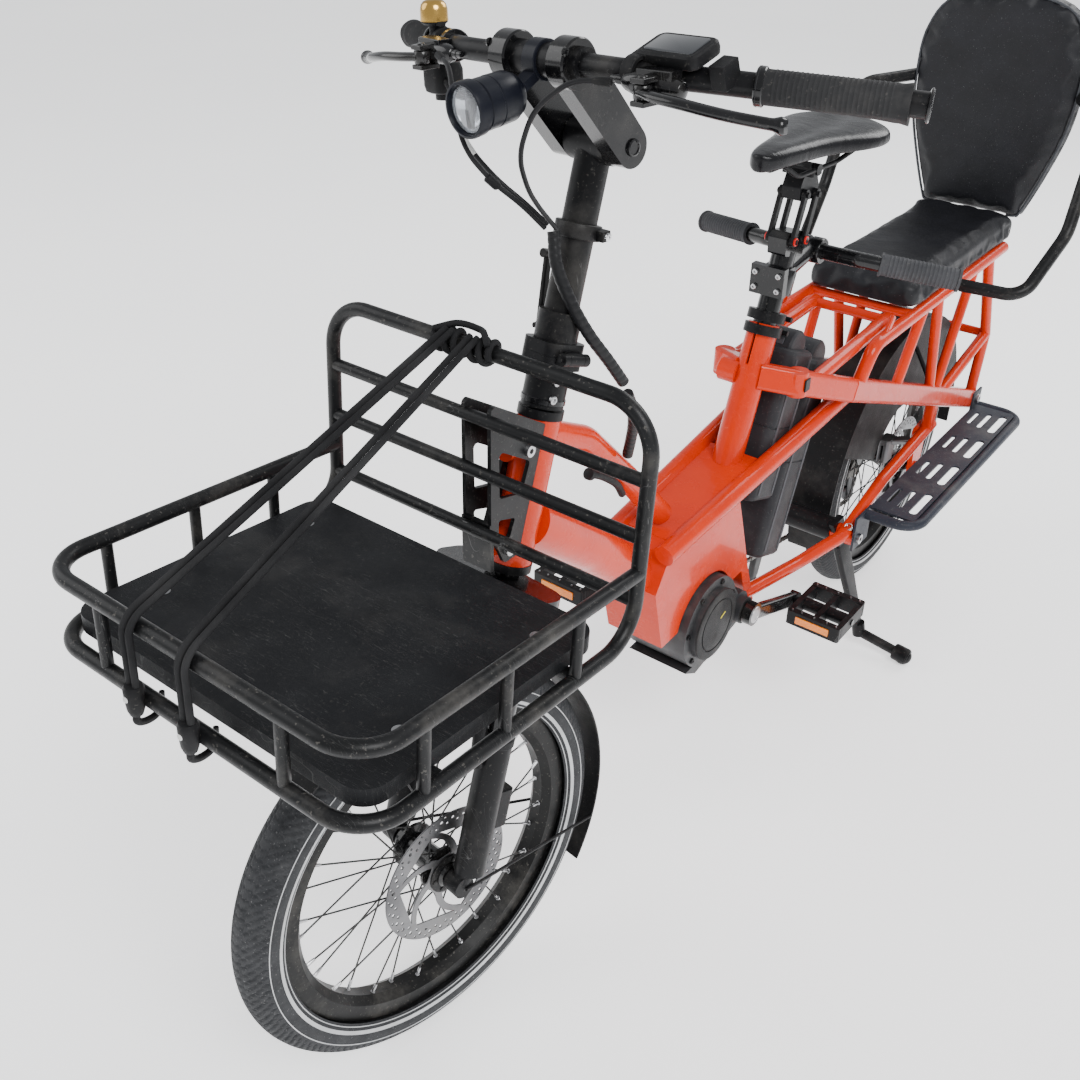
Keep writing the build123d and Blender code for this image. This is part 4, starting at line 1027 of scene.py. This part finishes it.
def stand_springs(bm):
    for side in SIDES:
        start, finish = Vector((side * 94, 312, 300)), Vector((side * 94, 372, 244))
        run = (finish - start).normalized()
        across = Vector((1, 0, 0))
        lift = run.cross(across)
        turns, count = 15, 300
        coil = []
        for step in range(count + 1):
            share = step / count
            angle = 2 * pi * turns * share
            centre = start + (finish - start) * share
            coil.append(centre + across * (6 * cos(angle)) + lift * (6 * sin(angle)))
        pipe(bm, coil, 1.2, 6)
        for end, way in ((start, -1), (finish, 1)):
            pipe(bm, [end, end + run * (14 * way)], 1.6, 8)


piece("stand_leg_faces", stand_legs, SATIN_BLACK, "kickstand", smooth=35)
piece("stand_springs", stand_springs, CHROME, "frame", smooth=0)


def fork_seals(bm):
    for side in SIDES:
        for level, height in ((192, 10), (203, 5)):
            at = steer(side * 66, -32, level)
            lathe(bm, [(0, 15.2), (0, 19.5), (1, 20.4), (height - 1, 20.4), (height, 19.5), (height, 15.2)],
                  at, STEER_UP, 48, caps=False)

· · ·

TASK TO COMPLETE —
Write each line above out exactly.

TASK RESULT —
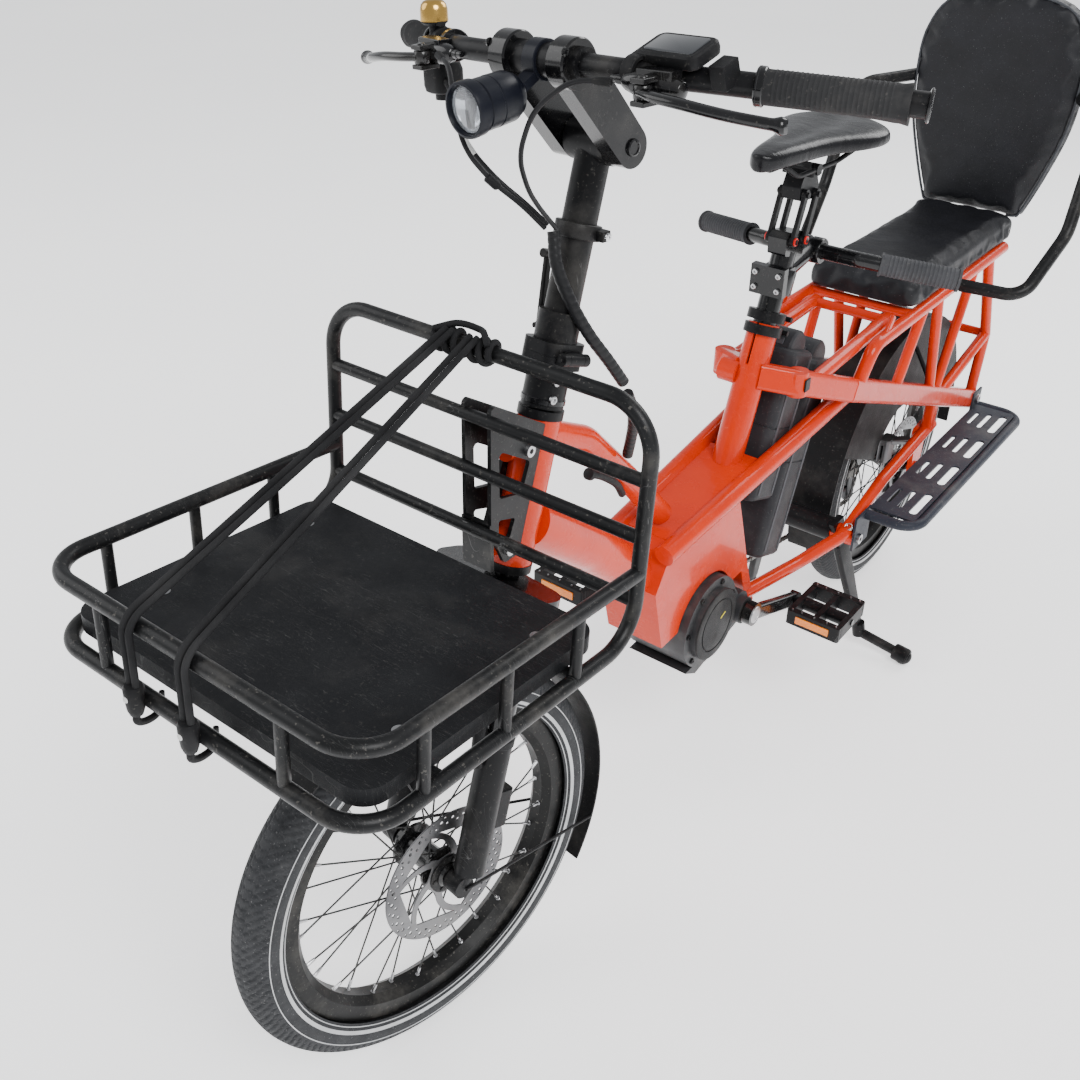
Keep writing the build123d and Blender code for this image. This is part 4, starting at line 1027 of scene.py. This part finishes it.
def stand_springs(bm):
    for side in SIDES:
        start, finish = Vector((side * 94, 312, 300)), Vector((side * 94, 372, 244))
        run = (finish - start).normalized()
        across = Vector((1, 0, 0))
        lift = run.cross(across)
        turns, count = 15, 300
        coil = []
        for step in range(count + 1):
            share = step / count
            angle = 2 * pi * turns * share
            centre = start + (finish - start) * share
            coil.append(centre + across * (6 * cos(angle)) + lift * (6 * sin(angle)))
        pipe(bm, coil, 1.2, 6)
        for end, way in ((start, -1), (finish, 1)):
            pipe(bm, [end, end + run * (14 * way)], 1.6, 8)


piece("stand_leg_faces", stand_legs, SATIN_BLACK, "kickstand", smooth=35)
piece("stand_springs", stand_springs, CHROME, "frame", smooth=0)


def fork_seals(bm):
    for side in SIDES:
        for level, height in ((192, 10), (203, 5)):
            at = steer(side * 66, -32, level)
            lathe(bm, [(0, 15.2), (0, 19.5), (1, 20.4), (height - 1, 20.4), (height, 19.5), (height, 15.2)],
                  at, STEER_UP, 48, caps=False)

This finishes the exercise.